Exercise:
Extract, unchanged, every line from the top of the material below through the line with "from build123d import *", and no more.

>> START

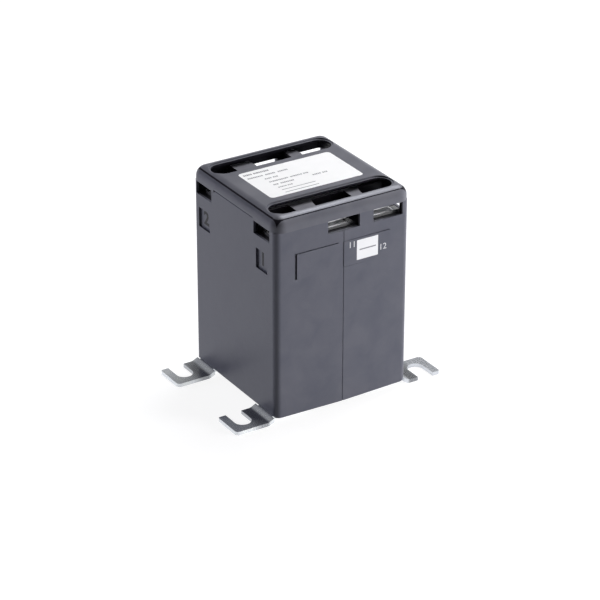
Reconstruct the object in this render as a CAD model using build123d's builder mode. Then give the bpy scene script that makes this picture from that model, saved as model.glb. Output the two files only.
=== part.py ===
import os
from math import cos, radians, sin, sqrt

from build123d import *

# A wound summation current transformer: a ring core with two input windings and one output
# winding, in a black moulded housing of two halves and a cap, with six screw terminals and four
# sheet metal feet. Millimetres, +Z up. The origin is on the feet's underside, at the middle of
# the plan. X runs across the parting line and Y runs from the front to the back.

os.makedirs("parts", exist_ok=True)

# Housing halves
body_width = 60.0
body_depth = 61.5
foot_lift = 2.3
wall = 2.2
floor_thickness = 5.6
draft_drop = 0.4
corner_radius = 2.5
end_edge_radii = {-1: 0.6, 1: 3.0}
lip_thickness = 1.0
lip_length = 1.2
lip_clearance = 0.1
parting_chamfer = 0.2
merge_depth = 1.0

# Cap
cap_height = 5.8
cap_overhang = 0.3
cap_wall = 1.5
cap_skirt = 2.0
cap_corner_radius = 4.6
cap_edge_radius = 4.2
cap_inner_radius = 2.0
cap_step_width = 28.4
cap_step_height = 0.8
cap_step_chamfer = 0.4
cap_joint_gap = 0.25
cap_tongue_width = 20.0
cap_tongue_length = 6.0
cap_tongue_thickness = 1.4
cap_tongue_gap = 0.25

# Long openings in the cap
slot_end_setback = 2.4
slot_width = 11.2
slot_ledge_width = 0.8
slot_ledge_depth = 0.6

# Terminal rows: setbacks of the screws, room round the clamps, barriers and wire entries
row_setback = 9.45
left_terminal_setback = 6.6
right_terminal_setback = 6.8
clamp_side_gap = 1.2
middle_well_room = 4.7
row_sides = {"front": -1, "rear": 1}
barrier_hollow_radius = 12.0
barrier_hollow_depth = 1.5
well_mouth_depth = 4.0
barrier_drop = 1.8
entry_height = 5.4
carrier_floor_thickness = 5.6
carrier_inner_wall = 1.9
carrier_inner_offset = 13.5
carrier_gap = 0.15
rail_depth = 2.6
rail_height = 4.0
end_entry_width = 11.4
end_entry_shift = 1.0
middle_entry = (-7.0, 7.2)
right_entry_reach = 7.6
right_entry_ends = {"front": 5.8, "rear": 7.2}

# Terminal bars, clamps and screws
bar_thickness = 1.2
bar_setback = 0.8
bar_lip_gap = 0.6
bar_lip_depth = 3.4
tail_width = 6.0
tail_length = 10.5
plate_setback = 1.5
bar_fit = 0.2
collar_radius = 3.4
collar_depth = 2.0
screw_radius = 2.0
screw_hole_clearance = 0.1
screw_length = 7.4
screw_tip_chamfer = 0.5
screw_head_radius = 4.0
screw_head_height = 2.6
screw_head_chamfer = 0.6
screw_slot_width = 1.0
screw_slot_depth = 1.3
clamp_width = 10.2
clamp_length = 8.6
clamp_thickness = 1.1
clamp_lip_rise = 0.45
clamp_lip_length = 1.0
clamp_gap = 0.9

# Feet
foot_sheet = 1.5
foot_length = 13.9
foot_reach = 17.0
foot_offset = 22.4
foot_slot_width = 7.0
foot_slot_inset = 6.85
foot_slot_wall = 3.6
foot_bend_start = 2.4
foot_bend_end = 0.1
foot_bend_radius = 3.5
foot_rise = 1.3
foot_tab_length = 17.0
foot_tab_width = 10.4
foot_clearance = 0.15
foot_corner_radius = 1.6
foot_tip_radius = 0.7
nib_radius = 1.8
nib_clearance = 0.2
nib_height = 1.3
nib_depth = 10.5

# Marking fields and labels
field_rise = 0.2
field_drop = 10.2
field_height = 10.5
left_field = (-20.9, -2.5)
right_field = (0.0, 20.9)
edge_groove_width = 0.5
edge_groove_drop = 0.35
line_groove_width = 0.25
line_groove_drop = 0.05
square_size = 8.2
square_depth = 0.8
square_drop = 10.8
rating_label_size = (41.6, 25.4)
rating_label_radius = 1.6
marking_label_size = (9.6, 8.3)
marking_label_place = 10.6
marking_label_drop = 15.2
label_thickness = 0.15

# Ring core, its cups and its windings
coil_side_gap = 1.45
lead_room = 8.3
core_bore = 11.0
core_width = 30.0
cup_wall = 1.2
secondary_thickness = 1.8
primary_thickness = 2.4
winding_gap = 0.1
secondary_arc = 336.0
primary_arc = 96.0
winding_chamfer = 1.0
coil_floor_gap = 0.4
parting_gap = 0.1
cradle_width = 9.0
cradle_half_length = 16.0
cradle_height = 9.0
hub_gap = 0.3
lead_radius = 1.0
lead_gap = 0.15
lead_start_rise = 4.0
lead_bend_radius = 1.6
primary_lead_setback = 1.63
secondary_lead_offset = 7.0
lead_starts = {"left": -8.0, "middle": -3.0, "right": 9.0}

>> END

Written solution:
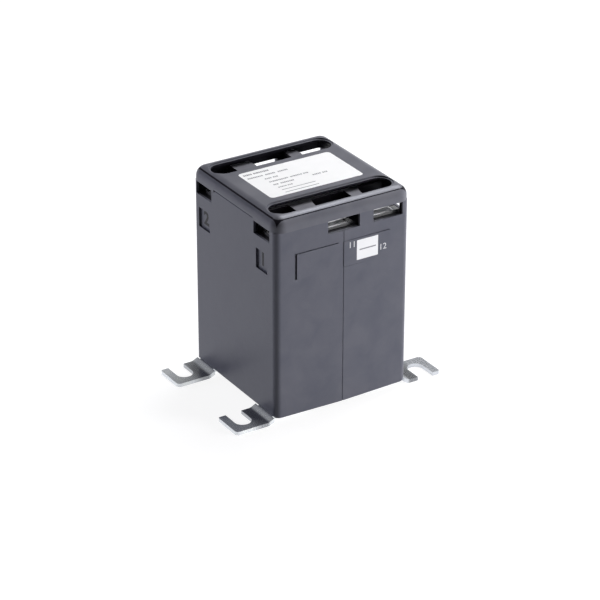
Reconstruct the object in this render as a CAD model using build123d's builder mode. Then give the bpy scene script that makes this picture from that model, saved as model.glb. Output the two files only.
=== part.py ===
import os
from math import cos, radians, sin, sqrt

from build123d import *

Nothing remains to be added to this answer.